Critics of the Copyright Act say that Pandora will never be profitable if something does not change because "services like Pandora already pay over 60 percent of their revenue in licensing fees while others pay far less for delivering the same service. As a result, services like Pandora have been unable to see profitability and sustainability is already in question." An increase in subscription fees would likely be an end to Pandora's business.[23]
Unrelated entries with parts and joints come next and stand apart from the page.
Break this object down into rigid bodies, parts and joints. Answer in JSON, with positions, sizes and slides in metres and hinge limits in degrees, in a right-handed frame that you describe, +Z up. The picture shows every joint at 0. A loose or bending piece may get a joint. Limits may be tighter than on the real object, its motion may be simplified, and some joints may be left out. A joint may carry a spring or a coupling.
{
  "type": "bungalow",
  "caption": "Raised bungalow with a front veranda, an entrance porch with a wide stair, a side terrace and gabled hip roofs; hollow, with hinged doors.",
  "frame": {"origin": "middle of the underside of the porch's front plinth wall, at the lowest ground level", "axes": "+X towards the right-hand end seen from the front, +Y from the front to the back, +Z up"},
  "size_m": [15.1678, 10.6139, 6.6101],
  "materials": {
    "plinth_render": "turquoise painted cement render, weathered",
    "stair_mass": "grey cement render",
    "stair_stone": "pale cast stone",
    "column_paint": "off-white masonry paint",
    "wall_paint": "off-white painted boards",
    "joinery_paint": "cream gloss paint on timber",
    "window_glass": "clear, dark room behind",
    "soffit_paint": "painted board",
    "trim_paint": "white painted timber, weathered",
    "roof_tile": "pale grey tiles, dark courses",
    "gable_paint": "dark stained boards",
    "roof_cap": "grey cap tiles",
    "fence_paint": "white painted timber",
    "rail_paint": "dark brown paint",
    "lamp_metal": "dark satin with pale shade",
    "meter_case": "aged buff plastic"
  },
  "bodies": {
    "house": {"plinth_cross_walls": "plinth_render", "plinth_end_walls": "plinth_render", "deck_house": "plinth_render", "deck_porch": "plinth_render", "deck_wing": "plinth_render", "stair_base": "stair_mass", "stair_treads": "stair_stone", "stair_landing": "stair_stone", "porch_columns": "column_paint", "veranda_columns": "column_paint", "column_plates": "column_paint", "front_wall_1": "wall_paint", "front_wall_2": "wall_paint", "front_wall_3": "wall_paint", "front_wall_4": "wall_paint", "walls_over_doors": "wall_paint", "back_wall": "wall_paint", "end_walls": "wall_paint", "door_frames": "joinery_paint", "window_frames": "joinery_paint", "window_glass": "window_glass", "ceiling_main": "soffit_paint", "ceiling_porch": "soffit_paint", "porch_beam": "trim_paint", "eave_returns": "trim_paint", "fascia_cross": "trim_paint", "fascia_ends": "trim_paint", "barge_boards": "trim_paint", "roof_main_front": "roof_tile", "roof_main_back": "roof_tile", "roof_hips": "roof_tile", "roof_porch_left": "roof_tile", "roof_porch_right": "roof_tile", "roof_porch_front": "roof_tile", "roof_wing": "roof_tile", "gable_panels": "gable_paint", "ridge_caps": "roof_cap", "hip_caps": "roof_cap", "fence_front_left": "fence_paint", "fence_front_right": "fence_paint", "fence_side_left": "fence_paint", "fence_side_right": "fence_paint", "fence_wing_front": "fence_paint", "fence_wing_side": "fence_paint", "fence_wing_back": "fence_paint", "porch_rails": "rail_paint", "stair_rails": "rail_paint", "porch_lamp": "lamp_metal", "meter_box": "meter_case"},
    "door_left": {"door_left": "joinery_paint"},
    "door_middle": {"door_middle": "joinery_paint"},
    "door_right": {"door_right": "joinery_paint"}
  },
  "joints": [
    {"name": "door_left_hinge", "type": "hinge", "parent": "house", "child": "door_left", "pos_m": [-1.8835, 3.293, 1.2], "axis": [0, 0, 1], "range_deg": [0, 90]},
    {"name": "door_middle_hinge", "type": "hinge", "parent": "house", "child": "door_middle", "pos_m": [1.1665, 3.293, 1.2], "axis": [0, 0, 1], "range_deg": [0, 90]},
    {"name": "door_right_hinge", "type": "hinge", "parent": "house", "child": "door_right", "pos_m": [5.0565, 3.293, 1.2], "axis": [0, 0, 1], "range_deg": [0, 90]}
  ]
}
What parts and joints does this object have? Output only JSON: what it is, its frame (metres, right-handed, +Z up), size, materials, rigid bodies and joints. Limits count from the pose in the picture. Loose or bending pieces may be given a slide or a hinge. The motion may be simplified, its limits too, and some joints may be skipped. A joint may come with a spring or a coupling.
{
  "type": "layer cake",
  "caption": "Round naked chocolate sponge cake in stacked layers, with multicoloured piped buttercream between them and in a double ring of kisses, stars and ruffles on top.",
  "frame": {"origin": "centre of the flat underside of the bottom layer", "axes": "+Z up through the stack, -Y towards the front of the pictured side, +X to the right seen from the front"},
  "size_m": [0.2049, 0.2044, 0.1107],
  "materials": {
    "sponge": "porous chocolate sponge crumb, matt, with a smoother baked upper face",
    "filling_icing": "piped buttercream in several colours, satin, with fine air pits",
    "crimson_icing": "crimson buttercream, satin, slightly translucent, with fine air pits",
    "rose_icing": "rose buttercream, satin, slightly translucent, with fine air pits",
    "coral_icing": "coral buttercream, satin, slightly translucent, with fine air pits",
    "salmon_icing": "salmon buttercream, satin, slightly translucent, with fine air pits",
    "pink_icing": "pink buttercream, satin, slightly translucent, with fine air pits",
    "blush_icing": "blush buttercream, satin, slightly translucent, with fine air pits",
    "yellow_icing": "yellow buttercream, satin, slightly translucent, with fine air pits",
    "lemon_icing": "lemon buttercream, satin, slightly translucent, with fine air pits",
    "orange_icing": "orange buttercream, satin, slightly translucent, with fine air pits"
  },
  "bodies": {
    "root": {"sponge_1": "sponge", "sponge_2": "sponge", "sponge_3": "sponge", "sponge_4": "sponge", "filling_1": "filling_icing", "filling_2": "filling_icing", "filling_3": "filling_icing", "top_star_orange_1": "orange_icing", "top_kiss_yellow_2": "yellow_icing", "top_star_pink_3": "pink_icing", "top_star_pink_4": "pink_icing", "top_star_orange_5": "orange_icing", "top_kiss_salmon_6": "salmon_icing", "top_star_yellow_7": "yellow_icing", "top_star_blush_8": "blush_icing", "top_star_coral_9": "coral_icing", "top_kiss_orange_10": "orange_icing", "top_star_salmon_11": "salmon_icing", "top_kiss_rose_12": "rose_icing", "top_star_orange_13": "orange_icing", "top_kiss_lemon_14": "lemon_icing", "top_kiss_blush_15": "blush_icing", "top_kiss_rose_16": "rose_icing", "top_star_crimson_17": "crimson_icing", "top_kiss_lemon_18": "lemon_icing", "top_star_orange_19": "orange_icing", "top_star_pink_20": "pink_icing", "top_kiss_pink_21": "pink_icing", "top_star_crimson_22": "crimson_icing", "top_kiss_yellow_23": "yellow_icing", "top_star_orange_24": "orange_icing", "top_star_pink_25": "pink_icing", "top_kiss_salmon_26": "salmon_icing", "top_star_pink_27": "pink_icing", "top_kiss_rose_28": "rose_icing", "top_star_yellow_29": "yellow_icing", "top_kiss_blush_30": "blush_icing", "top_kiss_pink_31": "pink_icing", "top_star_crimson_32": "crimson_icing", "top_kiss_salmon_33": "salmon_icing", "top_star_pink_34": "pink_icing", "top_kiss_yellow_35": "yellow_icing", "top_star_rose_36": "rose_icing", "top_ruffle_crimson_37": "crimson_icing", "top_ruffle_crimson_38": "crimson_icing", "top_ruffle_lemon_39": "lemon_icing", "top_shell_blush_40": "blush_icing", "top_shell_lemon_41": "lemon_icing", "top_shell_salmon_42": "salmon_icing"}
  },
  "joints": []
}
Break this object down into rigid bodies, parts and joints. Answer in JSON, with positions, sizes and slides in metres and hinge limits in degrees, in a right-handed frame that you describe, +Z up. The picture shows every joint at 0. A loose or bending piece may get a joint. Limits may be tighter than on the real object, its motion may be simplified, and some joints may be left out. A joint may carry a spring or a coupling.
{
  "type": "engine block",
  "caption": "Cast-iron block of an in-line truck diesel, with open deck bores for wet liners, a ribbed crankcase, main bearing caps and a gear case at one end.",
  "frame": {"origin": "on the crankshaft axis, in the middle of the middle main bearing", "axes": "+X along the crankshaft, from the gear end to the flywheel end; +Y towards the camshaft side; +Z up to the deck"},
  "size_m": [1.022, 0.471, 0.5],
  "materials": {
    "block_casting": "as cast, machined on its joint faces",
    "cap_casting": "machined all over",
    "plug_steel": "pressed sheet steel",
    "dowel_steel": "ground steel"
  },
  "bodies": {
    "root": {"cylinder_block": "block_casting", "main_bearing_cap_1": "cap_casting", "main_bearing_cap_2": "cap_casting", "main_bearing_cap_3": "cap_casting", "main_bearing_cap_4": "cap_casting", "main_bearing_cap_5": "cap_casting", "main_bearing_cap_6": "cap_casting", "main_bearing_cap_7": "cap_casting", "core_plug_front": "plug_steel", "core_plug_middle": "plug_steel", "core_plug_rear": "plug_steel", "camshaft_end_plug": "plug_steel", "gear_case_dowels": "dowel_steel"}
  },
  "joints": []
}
The termination right clause only started taking effect in 2013, with notably Victor Willis terminating rights on the songs he had written for The Village People. A lawsuit resulted from this action Scorpio Music, et al. v. Willis in 2012 (after Willis had filed notice of termination to Scorpio Music, the music distributor, and which the court upheld Willis' termination rights). Subsequently, other songwriters began seeking termination rights.[24] This has also become an issue in the film industry, as the rights to many iconic 1980s film franchises are being terminated by their original writers, such as by the family of Roderick Thorp whose novel Nothing Lasts Forever was adapted into Die Hard.[25]